One hundred and eleven years later, Frederick Jackson Turner, a historian, focused his attention on the same question—and arrived at the same answer as Crevecoeur: the frontier was responsible for promoting democracy and Americanism. In 1893 the young Professor Turner gave an address before the American Historical Association, entitled “The Significance of the Frontier in American History.” He asserted that the frontier was the decisive factor in welding together an American nation and nationality distinct from other nations and nationalities, as well as in producing distinctly American traits.

The frontier, to Turner, was a state of mind as well as the area of sparse settlement where “savagery met civilization.” It was the area where the dominant traits were individualism, freedom, inquisitiveness, ingeniousness, materialism, strength, a laxness of business morals—and democracy. The frontier was a “safety valve of abundant resources open to him who would take,” meaning that the natural resources of the nation should be placed in the hands of those who would make productive use of these resources.

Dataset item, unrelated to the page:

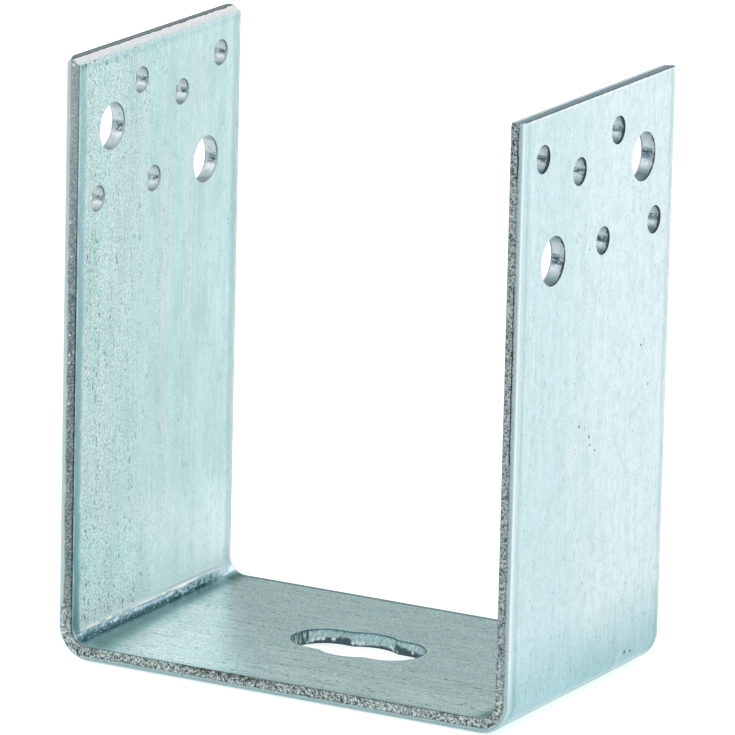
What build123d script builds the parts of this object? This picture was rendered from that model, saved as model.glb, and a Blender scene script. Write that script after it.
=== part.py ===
from build123d import *

import os

# A post bracket: one strip of steel bent cold into a U, then galvanised.
# Millimetres. +X runs across the gap, +Y along the strip's width, +Z up.
# The origin is the middle of the base's underside.

# the strip and its two bends
CLEAR_WIDTH = 91.0      # gap between the cheeks, for a 90 mm post
HEIGHT = 116.0          # underside to the top of a cheek
STRIP_WIDTH = 60.0
SHEET = 3.0
INNER_BEND = 3.5

# what the shears leave on the strip
EDGE_ROLL = 0.9         # rounding of both long edges, on the outer side of the U
EDGE_BURR = 0.3         # the same edges on the inner side
END_ROLL_ACROSS = 0.8   # rounding on the inner side of each cut end, longer down the cheek
END_ROLL_DOWN = 1.2

# the staggered holes of the left cheek, as (position along Y, distance below the top)
# the right cheek has the same pattern turned half round about +Z
BOLT_HOLE = 9.0
BOLT_PLACES = [(-17.5, 15.0), (17.5, 28.0)]
NAIL_HOLE = 5.0
NAIL_PLACES = [(-22.5, 28.0), (-7.0, 8.0), (-2.0, 28.0), (8.0, 13.0), (22.5, 8.0)]
PUNCH_ROLL = 0.2        # rounding where the punch went in, at the inner face
BREAK_OUT = 0.4         # how much wider a hole is where the punch came out
BREAK_DEPTH = 0.8

# the combination hole of the base: a slot across a round hole
SLOT_LENGTH = 27.5
SLOT_WIDTH = 13.5
ROUND_HOLE = 16.5
SLOT_ROLL = 0.25        # rounding of its upper rim

PAST = 2.0              # how far each cutter runs past the sheet


def strip_section():
    """The strip's cross-section, with its outer side towards -X."""
    flat = Rectangle(SHEET, STRIP_WIDTH)
    flat = fillet(flat.vertices().group_by(Axis.X)[0], EDGE_ROLL)
    return fillet(flat.vertices().group_by(Axis.X)[-1], EDGE_BURR)


def bent_strip():
    """The section swept down one cheek, across the base and up the other cheek."""
    side = (CLEAR_WIDTH + SHEET) / 2
    corners = [(-side, 0, HEIGHT), (-side, 0, SHEET / 2), (side, 0, SHEET / 2), (side, 0, HEIGHT)]
    path = FilletPolyline(*corners, radius=INNER_BEND + SHEET / 2)
    start = Plane(origin=corners[0], x_dir=(1, 0, 0), z_dir=(0, 0, -1))
    return sweep(start * strip_section(), path=path)


def end_roll():
    """Cutter for the rounding along the top of the left cheek, on its inner side."""
    corner = Rectangle(END_ROLL_ACROSS + PAST, END_ROLL_DOWN + PAST, align=(Align.MIN, Align.MIN))
    corner -= Ellipse(END_ROLL_ACROSS, END_ROLL_DOWN)
    place = Pos(-CLEAR_WIDTH / 2 - END_ROLL_ACROSS, 0, HEIGHT - END_ROLL_DOWN) * Plane.XZ
    return extrude(place * corner, amount=STRIP_WIDTH, both=True)


def punched_hole(diameter):
    """Cutter along +X from x = 0: rounded entry, straight wall, then the wider break-out."""
    r, out = diameter / 2, (diameter + BREAK_OUT) / 2
    wall = [
        (-PAST, 0), (-PAST, r + PUNCH_ROLL), (0, r + PUNCH_ROLL), (PUNCH_ROLL, r),
        (SHEET - BREAK_DEPTH, r), (SHEET, out), (SHEET + PAST, out), (SHEET + PAST, 0),
    ]
    return revolve(make_face(Plane.XY * Polyline(*wall, close=True)), Axis.X)


def cheek_cuts():
    """Every cut of the left cheek. A hole's entry lies on the cheek's inner face."""
    cuts = [end_roll()]
    for diameter, places in ((BOLT_HOLE, BOLT_PLACES), (NAIL_HOLE, NAIL_PLACES)):
        for along, down in places:
            place = Pos(-CLEAR_WIDTH / 2, along, HEIGHT - down) * Rot(0, 0, 180)
            cuts.append(place * punched_hole(diameter))
    return cuts


def base_hole():
    """Cutter for the combination hole, through the base."""
    outline = SlotOverall(SLOT_LENGTH, SLOT_WIDTH) + Circle(ROUND_HOLE / 2)
    return extrude(Pos(0, 0, -PAST) * outline, amount=SHEET + 2 * PAST)


def slot_rim(part):
    """The edges of the combination hole on the base's upper face."""
    seat = part.faces().filter_by(lambda f: f.normal_at().Z > 0.99 and abs(f.center().Z - SHEET) < 0.01)
    return seat[0].inner_wires()[0].edges()


left = cheek_cuts()
right = [Rot(0, 0, 180) * cut for cut in left]
bracket = bent_strip() - left - right - base_hole()

bracket = chamfer(slot_rim(bracket), SLOT_ROLL)
bracket.label = "u_bracket"

os.makedirs("parts", exist_ok=True)
export_step(bracket, "parts/u_bracket.step")
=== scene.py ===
"""A galvanised U bracket for a square post, standing on a pale studio floor.

The bracket is one strip of steel bent twice. Its mesh is laid out flat, in
strip coordinates, and then bent: S runs along the strip from the middle of the
base, Y across it, and D down through the sheet from the inner face of the U.
Lengths of the strip are in millimetres, and the scene is in metres.
"""

from __future__ import annotations

import logging
import math
from dataclasses import dataclass, field
from enum import Enum

import bpy
import numpy as np
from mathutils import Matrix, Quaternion, Vector, noise
from mathutils.geometry import delaunay_2d_cdt

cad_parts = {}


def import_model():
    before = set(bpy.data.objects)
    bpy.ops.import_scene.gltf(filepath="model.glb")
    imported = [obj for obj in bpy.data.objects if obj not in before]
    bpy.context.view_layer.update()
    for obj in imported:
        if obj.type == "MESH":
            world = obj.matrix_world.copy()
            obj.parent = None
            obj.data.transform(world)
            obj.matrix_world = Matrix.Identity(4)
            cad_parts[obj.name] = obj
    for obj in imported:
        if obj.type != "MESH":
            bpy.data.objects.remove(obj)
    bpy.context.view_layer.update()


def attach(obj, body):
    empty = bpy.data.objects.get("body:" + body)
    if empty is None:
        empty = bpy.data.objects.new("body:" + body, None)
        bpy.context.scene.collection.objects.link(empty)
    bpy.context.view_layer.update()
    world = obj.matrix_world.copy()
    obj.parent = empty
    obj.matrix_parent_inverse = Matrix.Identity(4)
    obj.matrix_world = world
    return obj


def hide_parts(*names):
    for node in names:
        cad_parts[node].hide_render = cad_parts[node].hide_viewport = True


LOG = logging.getLogger("u_bracket")
MM = 0.001
NODE = "u_bracket"

Span = tuple[float, float]
Triple = tuple[float, float, float]
Levels = tuple[float, float, float, float]
# what sits at S, Y and D with a radius
Spots = tuple[tuple[float, float, float, float], ...]
# a length in millimetres, a hex colour and a strength at each stop of a ramp
Stops = tuple[tuple[float, str, float], ...]
Share = bpy.types.Node | bpy.types.NodeSocket | float


class Finish(Enum):
    """The bracket's surfaces, each with the index of its material slot."""

    ROLLED = 0
    SHEARED = 1
    CUT_END = 2
    PUNCHED = 3


class Side(Enum):
    """The two broad faces of the strip."""

    INNER = 0
    OUTER = 1


# ---------------------------------------------------------------- helpers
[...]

Thus the frontier produced an American nationalism that favored lenient land legislation, internal improvements at government expense, and a protective tariff. Yet, paradoxically, it also meant a hearty dislike for authority, a belief in individual initiative, and the free-enterprise concept.

This new man, this American frontiersman, gained a reputation for getting things done. He excelled in the production of tangibles, and thus he had little time for philosophizing. He was not known for introspection but for work! All the words used to describe a frontiersman—independence, courage, self-reliance, initiative, individualism, industry—implied work. On the frontier the man who painted a picture or composed a symphonic piece had no one to view or listen to the result, but if he cultivated his fields he had food on the table year-round.

This attitude about practicality and work was reflected in the folk heroes of the frontier. In Europe folk tales were concerned with princes and princesses, with vacant kingdoms and fairy godmothers. The central figures of American folk tales were Paul Bunyan, who could cut more timber than other men; Pecos Bill, the cowboy; Kemp Morgan, the oil-field driller. Our heroes were workers!

Even our universities and colleges developed along different lines from those in Europe. Ours trained graduates to work at specific tasks—as accountants, engineers, scientists—while European universities graduated people who (supposedly) could appreciate the arts. Only after graduation was the European told to look for some practical application for his education.

Yet according to the census of 1890, a fact which Frederick Jackson Turner noted, the free land in the West—the frontier—largely was gone. No longer could young men and women seeking a new start or older people looking for somewhere to start over again find free or even inexpensive land in the West. If it was a frontier of free or inexpensive land which had kept democracy alive during the first century and more of the republic, how then was democracy to be kept alive in the years ahead?

During the 20th century it was the widespread availability of education—especially higher education—which prevented class lines from becoming rigid. The average poor youth desirous of advancing his economic and social station in life found that a university degree opened doors of opportunity. Anyone wishing to become an officer in the Armed Forces needed a bachelor’s degree; anyone wanting to work at the white-collar level found such employment easier to get through a university placement service; certainly those wanting to enter the professions needed to go to college; and anyone wanting to enter the civil service above GS 7 (other than through political appointment) found that a college diploma made civil service exams easier.

Thus today it is ironic that Texas and Oklahoma—two states where, supposedly, there is a belief in the work ethic of the frontier and a hatred for rigid class lines, where, supposedly, there is a dislike for privilege based on inherited wealth—should be talking of raising tuition as a way of cutting government expenditures. The combined cost of tuition, textbooks, laboratory fees, and room and board have already increased to the point where it is virtually impossible for the sons and daughters of the poor to work their way through college.

To this, legislators reply that every raise in tuition and dormitory fees has been offset by the awarding of additional scholarships and loans to the needy. This does not enable students to feel they have earned their education, but rather that they are the recipients of state welfare. Moreover, this growing reliance on Federal and state loans and scholarships means that state and Federal bureaucrats increasingly are determining who will be the next technological elite.

Democracy and free enterprise, which have produced an abundance envied around the world, demand that higher education be available to all willing to work for it, not just for those born to wealth and privilege or else able to curry the favor of the bureaucracy. This fact somehow seems to have escaptd legislators in Texas and Oklahoma, states founded by men and women who believed in the work ethic and in individual choice, not in bureaucratic paternalism or inherited privilege. Such is the road to making America a land of rigid class structure, not an oasis of democracy and free enterprise.